Quand, autrefois, j'allais à la messe le dimanche matin, je profitais souvent de l'homélie (presque toujours plate) pour revoir dans ma tête quelques faits saillants de la semaine, ou pour mettre de l'ordre dans mes idées… Et même si mes présences à l'église sont désormais le plus souvent associées à des funérailles, le dimanche conserve son caractère spécial.

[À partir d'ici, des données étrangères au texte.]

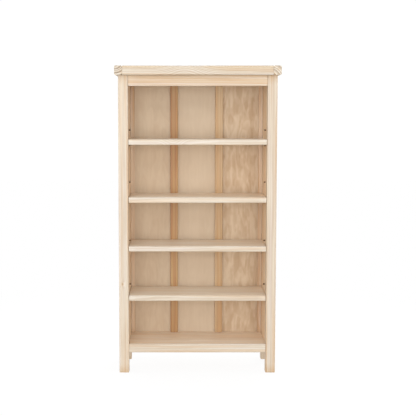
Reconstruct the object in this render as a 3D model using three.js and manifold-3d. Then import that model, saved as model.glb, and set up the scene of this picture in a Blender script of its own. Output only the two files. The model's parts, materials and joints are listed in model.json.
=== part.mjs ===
// Bookcase with four adjustable shelves: a pine frame-and-panel case on four square legs, with a
// thick breadboard-ended top, a three-panel plywood back and shelves that lie on steel pegs.
// Millimetres, +Z up. The origin is on the floor, under the middle of the whole.
// The front faces -Y.

import * as THREE from 'three';
import { mergeVertices } from 'three/addons/utils/BufferGeometryUtils.js';
import Module from 'manifold-3d';

// ---------------------------------------------------------------- driving dimensions

const overallHeight = 1500;
const topWidth = 800;
const topDepth = 310;
const topThickness = 44;
const sideOverhang = 17;
const frontOverhang = 20;
const breadboardWidth = 38;
const breadboardStep = 1;

const legSize = 47;
const topRailHeight = 52;
const rearTopRailHeight = 26;
const railThickness = 24;
const topRailSetback = 6;
const floorHeight = 101;
const bottomRailHeight = 41;
const bottomRailSetback = 1.5;
const bottomBoardThickness = 20;
const sidePanelThickness = 18;
const sideRailHeight = 70;
const sideRailSetback = 4;

const uprightWidth = 38;
const uprightThickness = 38;
const uprightSpacing = 229;
const cornerStripWidth = 20;
const backPanelThickness = 6;
const backRecess = 22;
const rearSetback = 6;

const shelfThickness = 27;
const shelfTops = [1148, 867, 628, 385];
const shelfSideGap = 1.5;
const shelfFrontSetback = 2;
const shelfBackGap = 2;

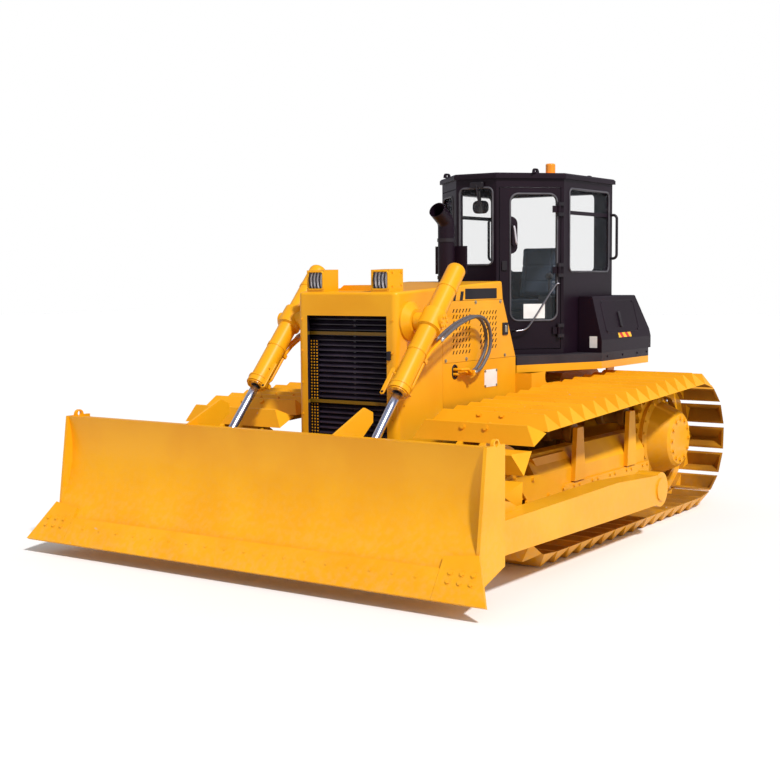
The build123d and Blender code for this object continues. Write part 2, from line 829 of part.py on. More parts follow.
# the side plates under the deck, each with one long rounded window
carrier_outer = 625.0
carrier_plate = 20.0
carrier_low = 1010.0
with BuildPart() as deck_carriers:
    side_plate(
        [
            (hood_foot_y + 20, carrier_low), (case_rear_y, carrier_low),
            (case_rear_y, deck_plate_z - fender_plate), (1030, deck_plate_z - fender_plate),
            (1030, deck_low), (hood_foot_y + 20, deck_low),
        ],
        (carrier_outer - carrier_plate, carrier_outer),
    )
    with BuildSketch(Plane.YZ.offset(carrier_outer - carrier_plate - 1)):
        with Locations(((hood_foot_y + case_rear_y) / 2 + 60, 1244)):
            RectangleRounded(1280, 120, 50)
    extrude(amount=carrier_plate + 2, mode=Mode.SUBTRACT)
    # the brackets that stand on the rear case and the hull
    for y in (1540.0, 2180.0):
        block(
            (case_half, carrier_outer - carrier_plate), (y, y + 60), (carrier_low, carrier_low + 60)
        )
    block(
        (hull_half, carrier_outer - carrier_plate), (hood_foot_y + 30, hood_foot_y + 90),
        (carrier_low - 60, carrier_low),
    )
    block(
        (carrier_outer - carrier_plate, carrier_outer), (hood_foot_y + 30, hood_foot_y + 90),
        (carrier_low - 60, carrier_low),
    )
    mirror(about=Plane.YZ)
write(deck_carriers, "deck_carriers")

# ---------------------------------------------------------------- side boxes and fuel tank
box_inner = cab_half + 8.0
box_front_y = deck_turn_y + 2
with BuildPart() as side_boxes:
    with BuildSketch(Plane.XZ.offset(-box_front_y)):
        with BuildLine():
            Polyline(
                (box_inner, deck_top), (deck_half - 2, deck_top), (deck_half - 2, box_knee),
                (box_top_half, box_top), (box_inner, box_top), close=True,
            )
        make_face()
    extrude(amount=-(deck_rear_y - box_front_y))
    side_plate(
        [
            (box_chamfer_y, box_top + 1), (deck_rear_y, box_chamfer_z),
            (deck_rear_y + 1, box_chamfer_z), (deck_rear_y + 1, box_top + 1),
        ],
        (box_inner - 1, deck_half + 1),
        mode=Mode.SUBTRACT,
    )
    fillet(side_boxes.edges().filter_by(lambda e: e.length > 500).group_by(Axis.Z)[-1], 14)
    mirror(about=Plane.YZ)
write(side_boxes, "side_boxes")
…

Le septième jour reste encore, même en 2016, celui où certains (comme moi) se reposent un peu en jetant un regard sur les «oeuvres» de la semaine…
Sans aucun doute, l'«événement» des derniers jours aura été l'annonce du report de l'implantation du nouveau cours d'histoire au secondaire par le ministre québécois de l'Éducation, Sébastien Proulx, qui donnait une nouvelle fois (comme l'ensemble de son gouvernement) l'impression de «faire le beau» devant cette masse monolithique d'électeurs anglophones, allophones et assimilés qui assure trop souvent la réélection du Parti libéral…
Dites-vous bien une chose. Faute de modifier les faits vécus, documentés, et les réinventer (comme Stephen Harper s'est amusé à le faire avec la Guerre de 1812) pour plaire à l'ensemble du West Island, toute réforme du programme d'enseignement de l'histoire sera vu par la plupart des anglos et allos/francos assimilés comme un complot nationaliste ou indépendantiste. Je ne les blâme pas de s'inquiéter… Il suffit d'énumérer les faits historiques, sans même les commenter, sans sel, sans poivre, pour que n'importe quel francophone devienne «nationaliste»…
Pour satisfaire la clientèle libérale, surtout celle qui a conservé les traits de nos anciens Rhodésiens, il faudrait mentir, tout au moins taire de grands pans de notre histoire parce que simplement en prendre connaissance pourrait susciter une nouvelle cohorte de «oui» au prochain référendum si jamais une autre grande consultation populaire se pointe à l'horizon… C'est ainsi que se sont comportés les empires quand ils ont colonisé des territoires… en tâchant de faire oublier aux peuples conquis leur passé, leurs origines, leurs valeurs, leur langue, leur culture… en réécrivant au besoin leur histoire.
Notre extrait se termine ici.